Sukowa gives a memorably strong performance as her character traverses the many shifts of allegiance and compassion towards intellect and empathy. Hannah Arendt had the right to speak out because she was a part of the tragedy. But where she was able to detach actions and beliefs from the people themselves, those around her couldn’t do the same. This is why she could eventually reconnect with the man who taught her how to think (Heidegger) after knowing he joined the Nazis. It’s also why she wholeheartedly believed her relationships with Hans and Kurt wouldn’t be affected by her words. Some may have seen this thought process as naïve cowardice then, but now we know it as a brilliant mind fearlessly refusing to forget we all possess the capacity for evil whether maliciously or indifferently.
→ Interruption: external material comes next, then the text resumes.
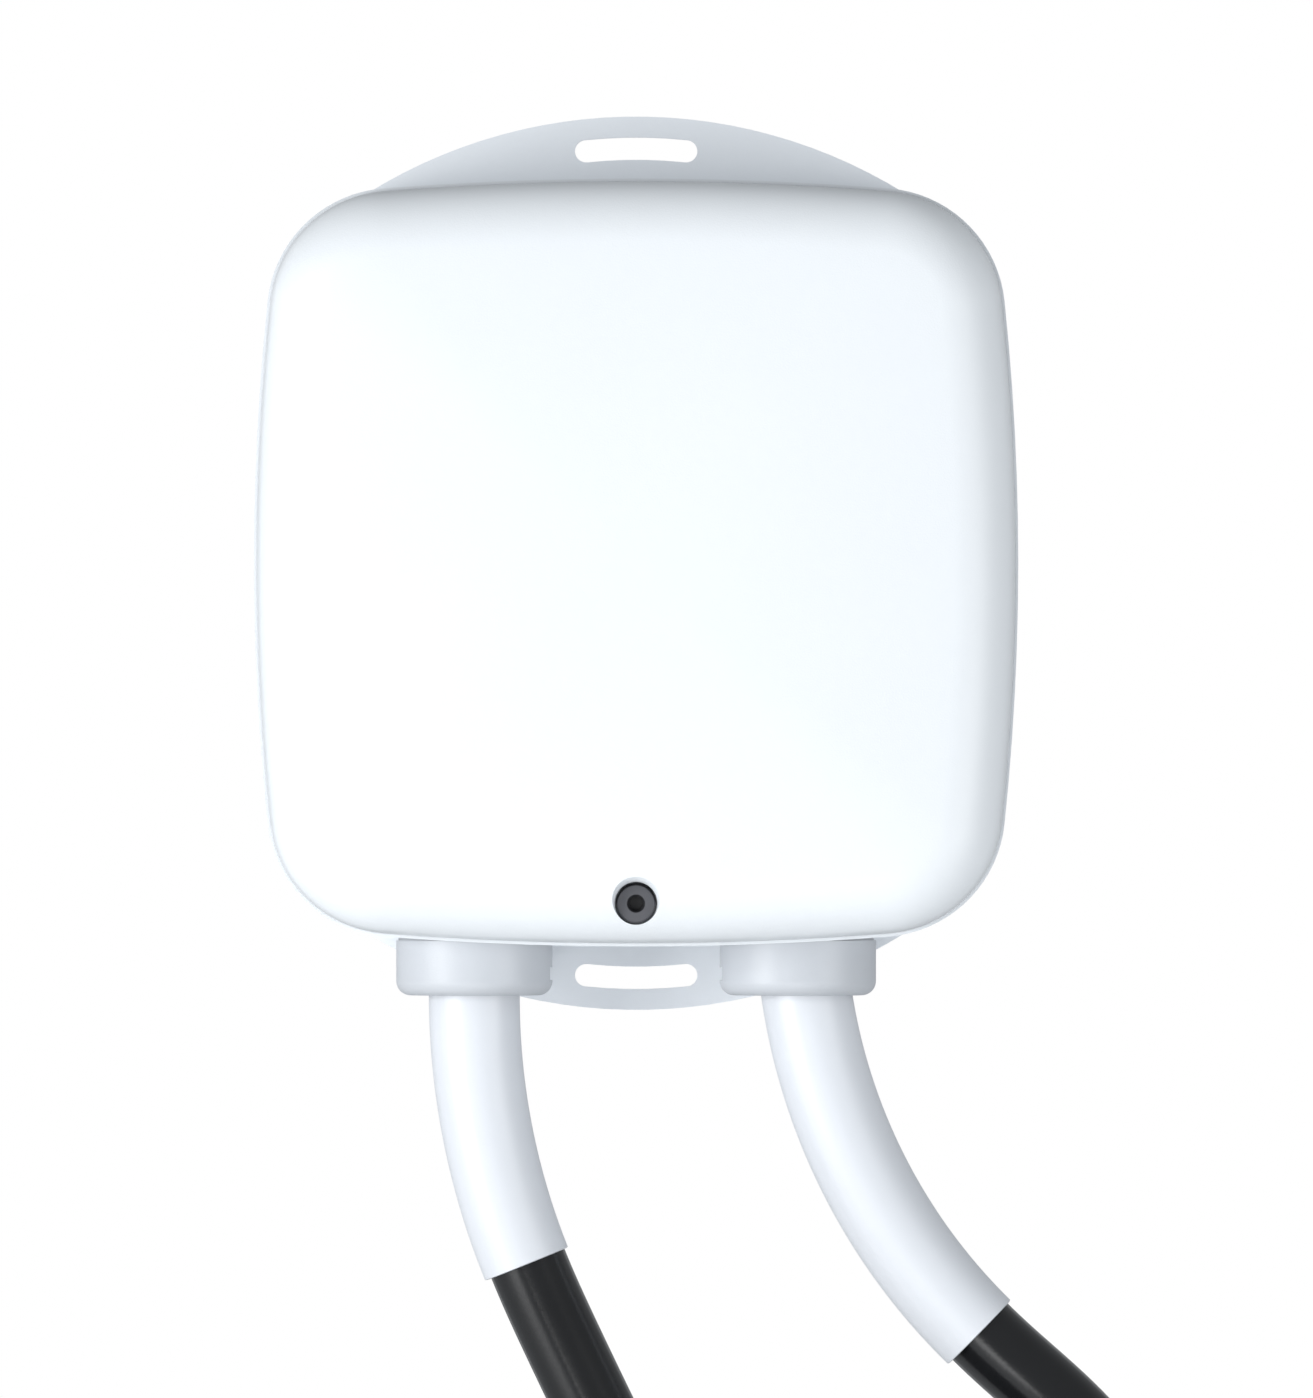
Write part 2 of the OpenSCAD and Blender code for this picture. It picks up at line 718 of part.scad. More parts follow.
module radio_module() {
    color("teal") union() {
        block(40, board_mid + 34, 26, 16, part_y, part_y + 1.2);
        block(38, board_mid + 34, 18, 12, part_y + 1.2, part_y + 3.6);
    }
}

// Five wires that fan out from a cable's sheath to a terminal block
module fan(side, colours) {
    for (i = [-2 : 2]) color(colours[i + 2]) {
        a = [side * entry_x + i * (wire_d - 0.1), -entry_y + (i % 2 == 0 ? 1.6 : -2.2),
             0.5 - cable_top];
        b = [side * entry_x + i * wire_step, -wire_y, board_low + 1];
        swept([a, b, b + [0, 0, 8]], wire_d, 8);
    }
}

module supply_wires() { fan(-1, core_colours); }
module charging_wires() { fan(1, core_colours); }

// ---- Supply cable ----

module supply_cable() { color("black") swept(supply_route, cable_d); }
module supply_tail() { color("black") swept(supply_tail_route, cable_d); }

module supply_coil() {
    color("black") translate([supply_coil_x, supply_coil_y, supply_coil_z]) rotate([90, 0, 0])
        rotate_extrude($fn = 120)
            translate([supply_coil_r - 1.5 * cable_d, -cable_d / 2]) square([2 * cable_d, cable_d]);
}

module supply_cores() {
    end = supply_tail_route[len(supply_tail_route) - 1];
    for (i = [0 : 4]) color(core_colours[i])
        rod(end + [5.2 * cos(72 * i), 5.2 * sin(72 * i), -slack],
            end + [9 * cos(72 * i), 6.5 * sin(72 * i), -48 - 3 * i], wire_d / 2);
}

module core_ferrules() {
    end = supply_tail_route[len(supply_tail_route) - 1];
    color("silver") for (i = [0 : 4])
        translate(end + [9 * cos(72 * i), 6.5 * sin(72 * i), -60.3 - 3 * i])
            cylinder(r = 1.4, h = 12, $fn = 24);
}

// A strap round a coil: a band round a section that is half_w by half_t, turned by an angle
module supply_coil_ties() {
    color("dimgray") for (a = [150, 270]) translate([supply_coil_x, supply_coil_y, supply_coil_z])
        rotate([90, 0, 0]) rotate([0, 0, a - tie_w / 2]) rotate_extrude(angle = tie_w, $fn = 120)
            translate([supply_coil_r - cable_d / 2, 0]) difference() {
                square([2 * (cable_d + tie_t + slack), cable_d + 2 * (tie_t + slack)], center = true);
                square([2 * (cable_d + slack), cable_d + 2 * slack], center = true);
            }
}

// ---- Charging cable ----

module charging_cable() { color("black") swept(charging_route, cable_d); }
module charging_tail() { color("black") swept(charging_tail_route, cable_d); }

// A hexagon round a bundle of seven turns, with its flats facing in and out
module bundle_2d(extra = 0) {
    r = bundle_r + extra / cos(30);
    polygon([for (k = [0 : 5]) r * [cos(30 + 60 * k), sin(30 + 60 * k)]]);
}

module charging_coil() {
    color("black") translate([charge_coil_x, charge_coil_y, charge_coil_z]) rotate([90, 0, 0])
        rotate_extrude($fn = 120) translate([charge_coil_r, 0]) bundle_2d();
}

module charging_coil_ties() {
    color("dimgray") for (a = [90, 210, 300])
        translate([charge_coil_x, charge_coil_y, charge_coil_z])
            rotate([90, 0, 0]) rotate([0, 0, a - tie_w / 2]) rotate_extrude(angle = tie_w, $fn = 120)
                translate([charge_coil_r, 0]) difference() {
                    bundle_2d(tie_t + slack);
                    bundle_2d(slack);
                }
}

// ---- Connector ----

module at_plug(z) { translate([plug_x, plug_y, z]) children(); }

module connector_boot() {
    color("black") at_plug(grip_top) rotate_extrude() difference() {
        polygon([[0, -12], [boot_flange, -12], [boot_flange, -8], [boot_neck, -8], [boot_neck, -4],
                 [boot_flange, -4], [boot_flange, 0], [15, 0], [14.4, 8], [12, boot_l], [0, boot_l]]);
        translate([-1, -13]) square([cable_d / 2 + fit + 1, boot_l + 14]);
    }
}

// Outer profile of the shell from its mouth, at the nose, up to the boot
function shell_points(k) = [
    [nose_d / 2 + 4 - k, 0], [nose_d / 2 + 4 - k, 10], [nose_d / 2 - 2 - k, 26],
    [22 - k, 46], [20.5 - k, 70], [19.5 - k, grip_l - 20], [16.5 - k, grip_l]
];

module shell_half(a) {
    at_plug(nose_top) rotate([0, 0, a]) rotate_extrude(angle = 180) difference() {
        polygon(concat([[0, 0]], shell_points(0), [[0, grip_l]]));
        polygon([[-1, -1], [nose_d / 2 + 4 - shell_wall, -1], [nose_d / 2 + 4 - shell_wall, 10],
                 [nose_d / 2 - 2 - shell_wall, 26], [22 - shell_wall, 46], [20.5 - shell_wall, 70],
                 [19.5 - shell_wall, grip_l - 20], [13.2, grip_l - 8], [-1, grip_l - 8]]);
        translate([-1, grip_l - 9]) square([1 + boot_neck + 0.2, 6]);
        translate([-1, grip_l - 4]) square([1 + boot_flange + 0.1, 5]);
    }
}

module connector_shell_left() { color("black") shell_half(90); }
module connector_shell_right() { color("black") shell_half(270); }

module connector_nose() {
    color("dimgray") at_plug(nose_end) rotate_extrude() difference() {
        union() {
            square([nose_d / 2, nose_l]);
            translate([0, nose_l]) square([nose_d / 2 + 4 - shell_wall - fit, 6]);
        }
        translate([-1, -1]) square([carrier_r + 4.5 + 1, nose_l - 4]);
        translate([-1, -1]) square([carrier_r + fit + 1, nose_l + 20]);
    }
}

module contact_carrier() {
    color("black") at_plug(nose_end + 2) difference() {
        cylinder(r = carrier_r, h = nose_l + 4);
        for (c = contact_spots) translate([c[0], c[1], -cut]) cylinder(r = c[2] + 1.1, h = nose_l + 8,
                                                                      $fn = 32);
    }
}

module contact_sleeves() {
    color("silver") for (c = contact_spots)
        at_plug(nose_end + 8) translate([c[0], c[1], 0]) difference() {
            cylinder(r = c[2] + 1.05, h = nose_l + 6, $fn = 32);
            translate([0, 0, -cut]) cylinder(r = c[2], h = nose_l - 6, $fn = 32);
        }
}

module dust_cap() {
    color("black") at_plug(nose_end - slack - cap_t) difference() {
        cylinder(r = nose_d / 2 + slack + cap_t, h = nose_l - 4);
        translate([0, 0, cap_t]) cylinder(r = nose_d / 2 + slack, h = nose_l);
    }
}

wall_plate();
rear_case();
plate_screws();
cover_gasket();
front_cover();
screw_retainer();
cover_screw();
cover_screw_insert();
collar_left();
collar_right();
collar_seals();
locknut_left();
locknut_right();
grommet_left();
grommet_right();
sleeve_left();
sleeve_right();
clamp_bases();
clamp_caps();
clamp_screws();
main_board();
board_screws();
power_relays();
power_supply();
supply_terminals();
charging_terminals();
terminal_screws();
current_sensor();
sensor_screws();
radio_module();
supply_wires();
charging_wires();
supply_cable();
supply_coil();
supply_tail();
supply_cores();
core_ferrules();
supply_coil_ties();
charging_cable();
charging_coil();
charging_tail();
charging_coil_ties();
connector_boot();
connector_shell_left();
connector_shell_right();
connector_nose();
contact_carrier();
contact_sleeves();
dust_cap();
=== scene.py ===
"""Looks of the wall-mounted charging box: camera and light, cords, shells and materials."""
import math

import bpy
import bmesh
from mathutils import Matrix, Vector


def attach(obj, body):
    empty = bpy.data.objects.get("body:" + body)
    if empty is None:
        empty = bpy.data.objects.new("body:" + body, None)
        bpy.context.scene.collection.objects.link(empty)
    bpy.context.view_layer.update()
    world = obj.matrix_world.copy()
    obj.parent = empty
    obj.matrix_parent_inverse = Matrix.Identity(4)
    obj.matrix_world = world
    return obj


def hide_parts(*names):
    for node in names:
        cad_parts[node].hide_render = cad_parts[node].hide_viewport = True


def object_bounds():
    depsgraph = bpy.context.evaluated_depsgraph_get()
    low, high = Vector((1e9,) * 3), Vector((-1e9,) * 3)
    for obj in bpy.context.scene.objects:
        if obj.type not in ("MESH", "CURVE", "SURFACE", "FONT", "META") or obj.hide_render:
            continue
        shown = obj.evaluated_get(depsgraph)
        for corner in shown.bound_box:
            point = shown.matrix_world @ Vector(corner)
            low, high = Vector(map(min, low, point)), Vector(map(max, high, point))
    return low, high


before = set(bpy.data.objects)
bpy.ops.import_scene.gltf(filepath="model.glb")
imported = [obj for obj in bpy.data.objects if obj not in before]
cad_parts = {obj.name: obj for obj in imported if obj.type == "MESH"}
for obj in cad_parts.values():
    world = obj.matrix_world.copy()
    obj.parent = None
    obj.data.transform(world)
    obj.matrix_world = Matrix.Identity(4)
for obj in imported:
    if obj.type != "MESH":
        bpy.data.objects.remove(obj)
cad_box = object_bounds()
MM = 0.001
CABLE_D = 0.0182
SCREW_Z = -78.3               # millimetres


# ---- Camera, light and stage ----

VIEW_HEIGHT = 0.3215          # metres that the photograph's frame covers from top to bottom
VIEW_CENTRE = (0.0047, -0.049, -0.0314)
VIEW_DISTANCE = 8.0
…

And while the heated arguments onscreen help prove how volatile a subject the Holocaust will always be; it’s an inspiring maneuver on behalf of von Trotta that drives Arendt’s philosophies home. Instead of casting an actor to play Adolf Eichmann the film uses actual archival footage so we may glimpse the same face Arendt’s stressful chain-smoker did in 1961. We hear the simplicity of his defense, the testimony of victims speaking about deaths devoid of any specific physical connection to the man on trial, and understand what Arendt meant. Eichmann’s face is that of a bureaucrat calmly describing the hierarchy of command and not one of a monster. His is of a voiceless man lacking the courage to do what’s right—a face not so different from many of our own.
Hannah Arendt opens in limited release today in NYC and June 7th in LA.